Will a Direct Election for Prime Minister Help Netanyahu?
If Bibi wins, will his detractors finally accept his leadership as the will of the people?
Right-wing parties in the Knesset are now pushing for a special direct election for prime minister. If approved, it would presumably block the center and left-wing parties from forming a governing coalition and prevent a fifth legislative election.
But will it help Netanyahu remain in power?
The idea of a direct election for prime minister was reportedly floated last week by Shas Part leader Aryeh Deri, and then presented to Netanyahu by Yamina Party chief Naftali Bennett. According to Hebrew media reports, Netanyahu is in favor of the proposal, and hopes that with Bennett’s backing it will pass a vote in the new Knesset.
No doubt other party leaders in the anti-Netanyahu bloc would be eager to directly challenge the incumbent prime minister in a direct election. But, polls consistently show that a strong plurality of Israelis prefer Bibi as their leader.

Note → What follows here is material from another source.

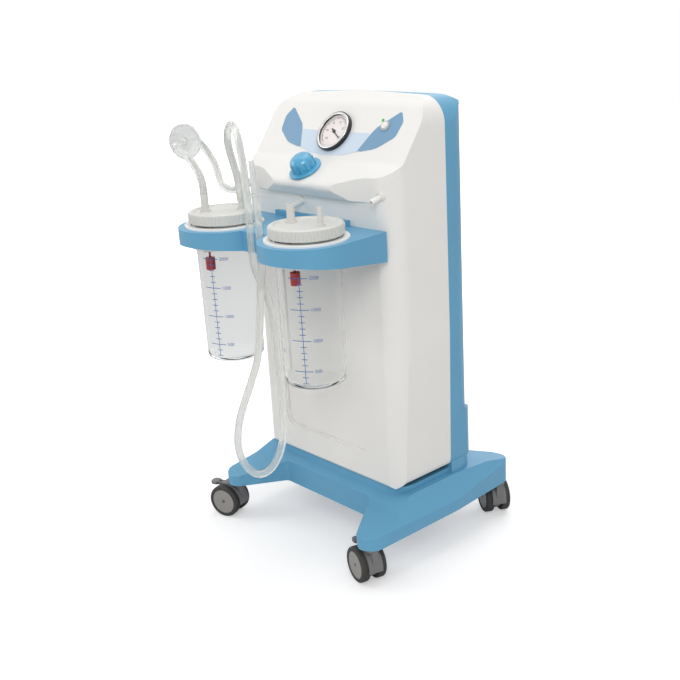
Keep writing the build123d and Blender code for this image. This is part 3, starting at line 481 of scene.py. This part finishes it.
dial_print()
lamp_look = surface("lamp_green", colour(60, 190, 90), 0.2, 200, 0.0, 0.02)
dress(lamp_look, "power_lamp")
dress(surface("switch_grey", colour(190, 192, 194), 0.35), "power_switch")

# Filter and cone: the round filter keeps liquid out of the pump. It is two dished halves of clear
# white styrene, welded at the rim, and hangs on its two hoses. The cone, of the same plastic, is
# pushed into the free end of the long hose.
styrene_look = surface("filter_styrene", colour(246, 247, 246), 0.25, 300, 0.02, 0.01,
                       Transmission_Weight=0.55, IOR=1.2)
dress(styrene_look, "filter_body", "conical_fitting")

# Castors: twin wheels on a grey nylon yoke, whose steel stem is pushed up into a leg. The discs
# are mid-grey nylon with dark rubber tyres, and the two front yokes carry a brake pedal.
yoke_look = surface("castor_nylon", colour(118, 117, 118), 0.42, 900, 0.05, 0.03)
disc_look = surface("disc_nylon", colour(150, 147, 143), 0.4, 900, 0.05, 0.03)
tyre_look = surface("tyre_rubber", colour(56, 55, 54), 0.7, 600, 0.12, 0.06)
for name in nodes:
    if name.startswith("castor_yoke") or name.startswith("brake_pedal"):
        dress(yoke_look, name)
    if name.startswith("castor_discs"):
        dress(disc_look, name)
    if name.startswith("castor_tyres"):
        dress(tyre_look, name)

# Inside and behind: a cast aluminium pump with a black motor stands on rubber mounts and a zinc-
# plated plate. The regulator under the shelf is brass, the board is green, and zinc-plated
# screws hold the cover, the bracket and the inlet.
dress(surface("zinc", colour(178, 178, 180), 0.3, 1200, 0.05, 0.05, Metallic=1.0), "cover_screws",
      "bracket_screws", "inlet_screws", "pump_plate")
dress(surface("cast_aluminium", colour(190, 190, 188), 0.45, 700, 0.15, 0.05, Metallic=1.0),
      "pump_crankcases", "pump_heads")
dress(surface("motor_paint", colour(50, 50, 54), 0.4, 500, 0.05, 0.05), "pump_motor")
dress(surface("mount_rubber", colour(35, 35, 35), 0.75, 500, 0.1, 0.05), "pump_mounts")
dress(surface("board_green", colour(30, 100, 60), 0.4, 300, 0.05, 0.1), "control_board")
dress(surface("brass", colour(200, 165, 95), 0.3, 900, 0.04, 0.04, Metallic=1.0), "regulator_valve")
dress(surface("fan_nylon", colour(225, 225, 222), 0.45), "cooling_fan", "run_capacitor")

It is all but certain that Netanyahu would walk away with the most votes in a direct election for prime minister. However, that wouldn’t necessarily make his job of cobbling together a stable ruling coalition any easier.
A special election for prime minister wouldn’t change the make-up of the new Knesset, in which currently only 52 out of 120 lawmakers have committed to sitting in a Netanyahu-led government. Even if Bennett added his party’s 7 seats to the coalition, that would still give Netanyahu only 59. And given the Opposition’s overriding personal distaste for Bibi, a minority government under his leadership would be unlikely to survive its first year, let alone a full term.
There are only two ways such a solution will lead to an outcome that’s any more stable than the current situation:
- Somehow, someone other than Netanyahu wins the election for prime minister and a majority of lawmakers accept the result and join his government;
- Netanyahu wins, thus demonstrating that a plurality, if not most Israelis want him as prime minister and the right-wing parties currently opposed to his leadership accept the will of the public and join his coalition.